Royalty income is profit from an artistic or literary work, a patent, or mineral rights. For example if you invented a product, wrote a collection of poems, or purchased the mineral rights for whatever lay beneath Alaska’s Prudhoe Bay, a company would have to pay you royalty income before they could exploit those resources by mass-producing a product, printing a collection of poems to be sold around the country, or drilling for oil off Alaska’s northern coast.

The rate at which you pay taxes on royalty income is largely determined by whether the IRS sees your creation of as much value as your full-time job or not. For example, if you worked a regular job and wrote a book on the side and published it, the IRS would treat income from the book’s sales as supplemental income, taxable at roughly 20%, whereas a full-time writer who made all their income from the sales of literary works would pay the tax rate commensurate with self-employed income, up to 35%.

What Is Investment Income Through Passive Business Income?

Passive business income is an extremely broad term and refers to income you make through a business you run yourself with minimal effort or through a business in which you are a silent partner: an investor without any real responsibilities at the workplace.

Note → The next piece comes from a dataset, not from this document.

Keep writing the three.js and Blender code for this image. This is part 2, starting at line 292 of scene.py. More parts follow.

For example, if you started a blog to which you added a post every week or two, and eventually an advertiser paid you to post ads on your blog, you would be earning passive income. This is also the case if you lend a business partner money to contribute to operations who pledges to pay you a portion of all profits in return.

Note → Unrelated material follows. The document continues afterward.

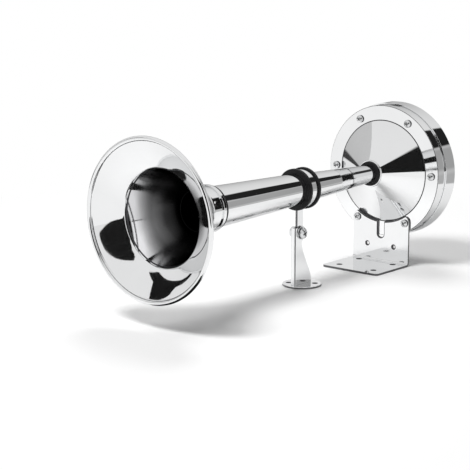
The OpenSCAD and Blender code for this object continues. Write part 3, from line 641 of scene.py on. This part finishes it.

Tax rates on passive business income are similar to the rates charged on royalty income in that the distinction between supplemental income and regular income is key. If you earn passive business income on a venture you pursue concurrent to a regular job, you will be charged at a lower rate than if you earn passive income in a manner more reflective of a full-time job or capital gains. In that case, you will pay the same rate you pay on wages or a salary.

How to Calculate Investment Income

Fortunately for tax-payers, not every dollar of your investment income is taxable. Before you add any portion of investment income to your total taxable income, you are permitted by the IRS to subtract any expenses you incurred while earning investment income. Therefore, the equation for determining what portion of your investment income is taxable is as follows:

Taxable Investment Income = Total Investment Income – Expenses Relevant to Investment Income

So, for example, if you have a diversified investment portfolio through which you make $3,000 in dividends and $10,000 in capital gains over the course of one tax year, your total investment income is $13,000.

However, if you paid a broker $1,500 in advisory and other fees, you can deduct those fees making your taxable investment income $11,500; furthermore, if you paid a tax professional another $500 to prepare your tax return based on that investment income you can deduct another $500 from the remaining $11,500 to further reduce your taxable investment income to $11,000.

This practice becomes much more complicated for those that earn investment income by renting their properties. The IRS categorizes each property owner differently depending on how often they rent their home, how much of the year they spend in the rental property themselves, and how involved property owners are in the maintenance of their rental homes.

All of this aside, property owners can deduct most of the expenses that go into maintaining their homes over the course of the year. These expenses could include fees paid to a property manager, the cost of various repairs around the property, cleaning services, or even the materials a homeowner uses to keep the property in rentable condition. So, rental properties complicate any tax return, but they also create the most opportunity for deductions.